Landfilled plastic poses an environmental concern: leachate formation. Leachate forms when water percolates through waste, dissolving pollutants like microplastics and chemical additives. It can then seep out, contaminating soil, groundwater, and surface water, posing risks to ecosystems. The long-term presence of plastic means these implications continue for centuries.
The Recycling Cycle: Hopes and Hurdles
Recycling offers an alternative pathway for plastic waste. The process begins with collection and sorting by resin identification codes (RICs), which categorize plastic types (e.g., PET, HDPE, PP). Sorted plastic is cleaned, shredded into flakes, melted, and pelletized for manufacturing new items. This mechanical recycling process can create a circular economy for certain plastic materials.
Despite its potential, plastic recycling faces challenges. Contamination, from mixed non-plastic materials or different plastic types, degrades recycled output quality. Even when successfully recycled, plastic often undergoes “downcycling,” transformed into a lower-grade material unsuitable for its original application. For example, a clear plastic bottle might become a fiber for carpet or clothing, not another clear bottle.
Economic factors also present barriers to plastic recycling. The cost of collecting, sorting, and processing plastic often exceeds the market value of recycled material, especially when virgin plastic is cheaper. This economic reality, coupled with limited markets, means much collected plastic isn’t recycled. Consequently, the actual recycling rate remains low; only a small percentage of plastic waste is truly recycled globally.

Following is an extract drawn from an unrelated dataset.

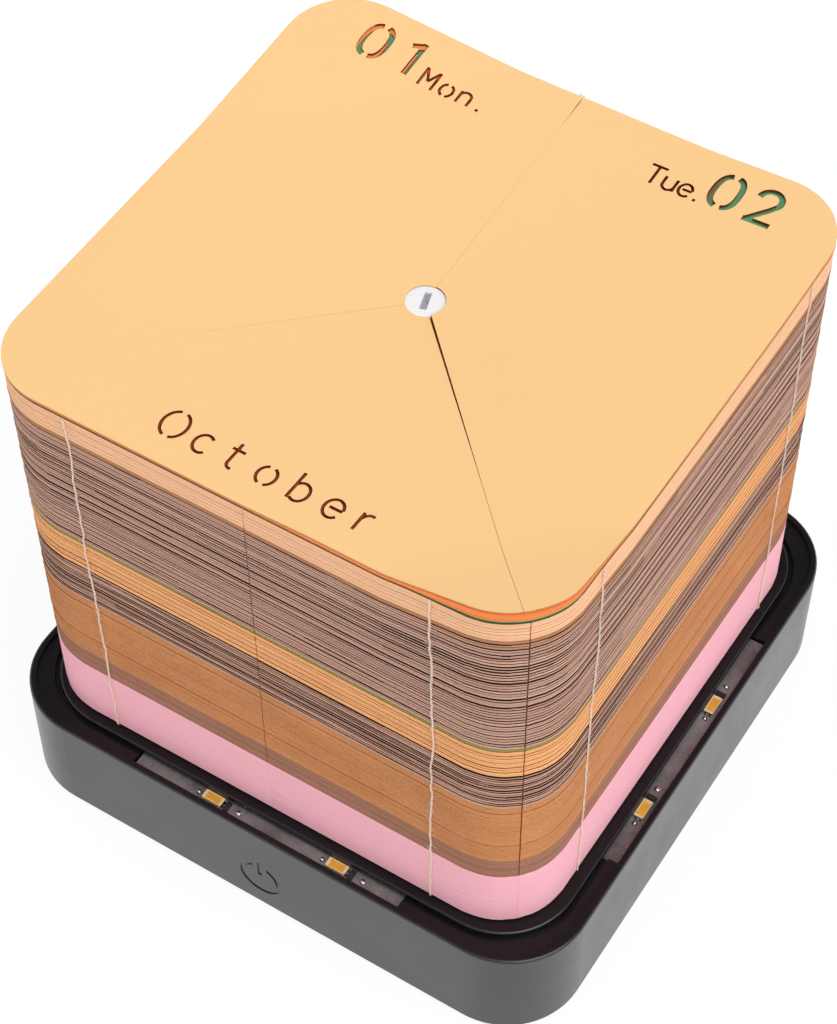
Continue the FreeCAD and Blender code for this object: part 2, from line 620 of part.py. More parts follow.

From Waste to Energy: Incineration
Incineration, often in waste-to-energy facilities, manages plastic waste. Plastic and other combustible waste are burned at high temperatures (typically over 850°C) to generate heat. This heat produces steam, driving turbines to create electricity, converting waste into energy. This approach significantly reduces landfill waste volume, sometimes by up to 90%.
While incineration offers benefits like landfill volume reduction and energy generation, it also presents environmental concerns. Plastic combustion releases air emissions, including greenhouse gases like carbon dioxide, contributing to climate change. Depending on plastic type and conditions, harmful pollutants like dioxins, furans, and heavy metals can be released. The process also generates ash containing concentrated non-combustible materials and pollutants, requiring careful disposal, often in specialized landfills.
The Unintended Journey: Plastic in Our Environment
When plastic escapes managed waste streams, it enters natural environments, leading to widespread pollution. Much mismanaged plastic finds its way into oceans, accumulating in areas like the Great Pacific Garbage Patch. On land and in water, plastic is exposed to UV radiation and physical abrasion from waves or wind. These forces break macroplastic items into progressively smaller fragments.
This fragmentation results in microplastics, defined as particles smaller than 5 millimeters, and even nanoplastics. These tiny particles are ubiquitous, found in remote polar regions, deep ocean trenches, and the air we breathe. The environmental impacts are far-reaching, harming wildlife through ingestion and entanglement, leading to injury, starvation, or suffocation.
Beyond direct harm to animals, microplastics and nanoplastics can enter the food chain, moving from smaller organisms to larger predators, including humans. Scientists are studying the potential implications for human health, as these particles have been detected in human organs and tissues. The persistent nature of plastic means it remains in the environment for centuries, continuously breaking down and posing ongoing challenges to ecosystems globally.